Here is a searchable database with all state employees for the 2011 and 2012 fiscal years. You can search by first and last name, department, job title, salary range and year.

Ten Most-Common Positions

Civil Beat’s analysis also found that 1,297, or about 9 percent, of state workers had unique job titles. The rest have positions that appear at least twice on the payroll.

The most common position in state government is an Adult Corrections Officer III2, a position that pays between $43,404 and $53,040. There are 852 employees in that position.

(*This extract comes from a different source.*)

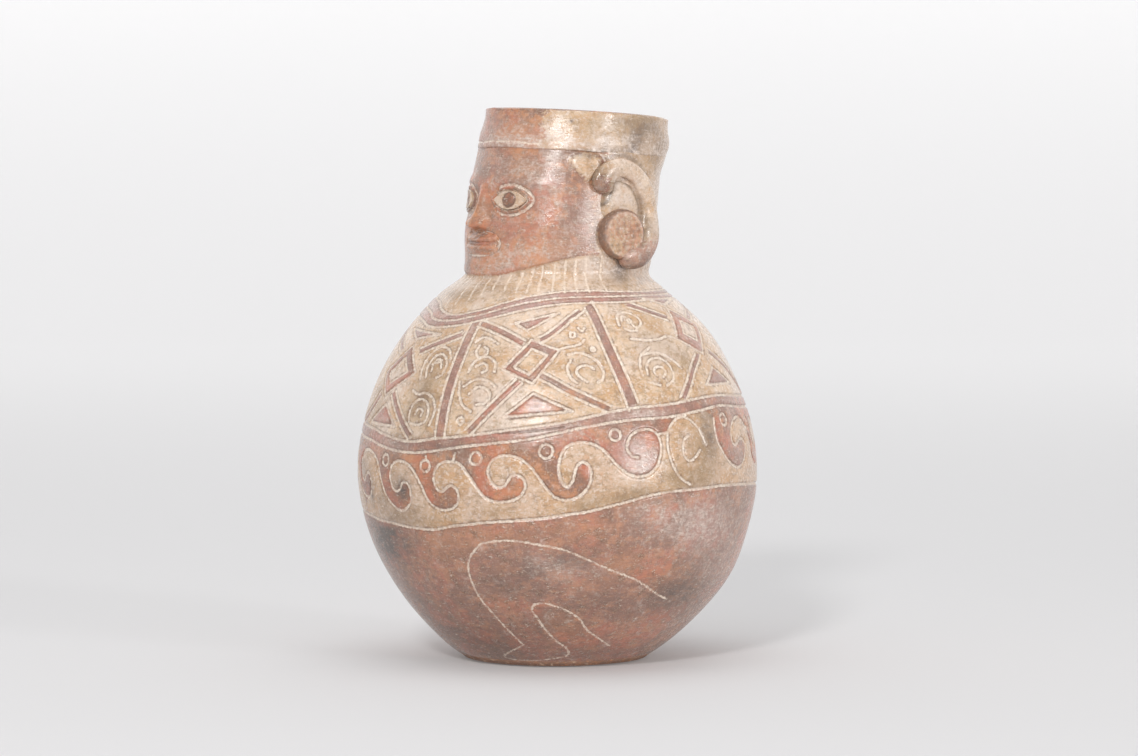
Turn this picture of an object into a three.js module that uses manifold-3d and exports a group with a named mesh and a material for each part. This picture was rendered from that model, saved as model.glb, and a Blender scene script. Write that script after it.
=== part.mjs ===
// A hand-built earthenware effigy jar: a globular body on a flat foot, with a wide neck shaped as a head.
// The clay members that a potter lutes together are modelled as separate solids, in millimetres, +Z up.
// The origin is the middle of the foot on the table. The face looks along -Y, its left ear is at +X.
import * as THREE from "three";
import { ConvexGeometry } from "three/addons/geometries/ConvexGeometry.js";
import { mergeVertices } from "three/addons/utils/BufferGeometryUtils.js";
import Module from "manifold-3d";

// Body
const BELLY_RADIUS = 87.2;
const BELLY_HEIGHT = 82;
const BASE_RADIUS = 37.2; // where the belly's curve would meet the table
const FOOT_ROUNDING = 3; // how far the flat underside stays inside that
const LOWER_FULLNESS = 1.86; // exponent of the curve below the belly: 2 is an ellipse
const UPPER_FULLNESS = 1.92; // the same for the shoulder
const BODY_WALL = 6;
const FLOOR_THICKNESS = 7;
const FOOT_SEAM_HEIGHT = 3; // outer edge of the joint between the foot and the bowl
const BOWL_SEAM_HEIGHT = 54; // outer edge of the joint between the bowl and the upper body
const SEAM_BEVEL = 4; // how much higher the joint is on the inside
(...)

Here’s a list of the 10 most-common positions:

Job Title Employees
Adult Corrections Officer III 852
Office Assistant III 690
Janitor II 415
Eligibility Worker III 296
Office Assistant IV 230
Deputy Sheriff II 212
Adult Corrections Officer IV 195
Registered Nurse III 183
Secretary II 177
Deputy Attorney General 157

Lena Tran contributed to this report.

  1. The governor unilaterally imposed a new labor contract on HSTA members effective July 1 that includes a 5 percent wage reduction via a combination of a 1.5 percent salary schedule reduction, plus directed leave without pay, or furloughs.
  2. This is the job description for Adult corrections officer III. Performs security and custodial duties and participates in the correctional process of adult residents in a correctional facility. Examples of duties: Supervises the conduct of residents in various activities; escorts residents, stands watch and takes periodic counts of residents; participates in searches for contraband; guards entrance ways and searches vehicles; informs visitors of rules and performs search of their person; reports infractions of rules or suspicious occurrences, and takes other required action; prevents escapes and injury by residents to themselves, employees and to property.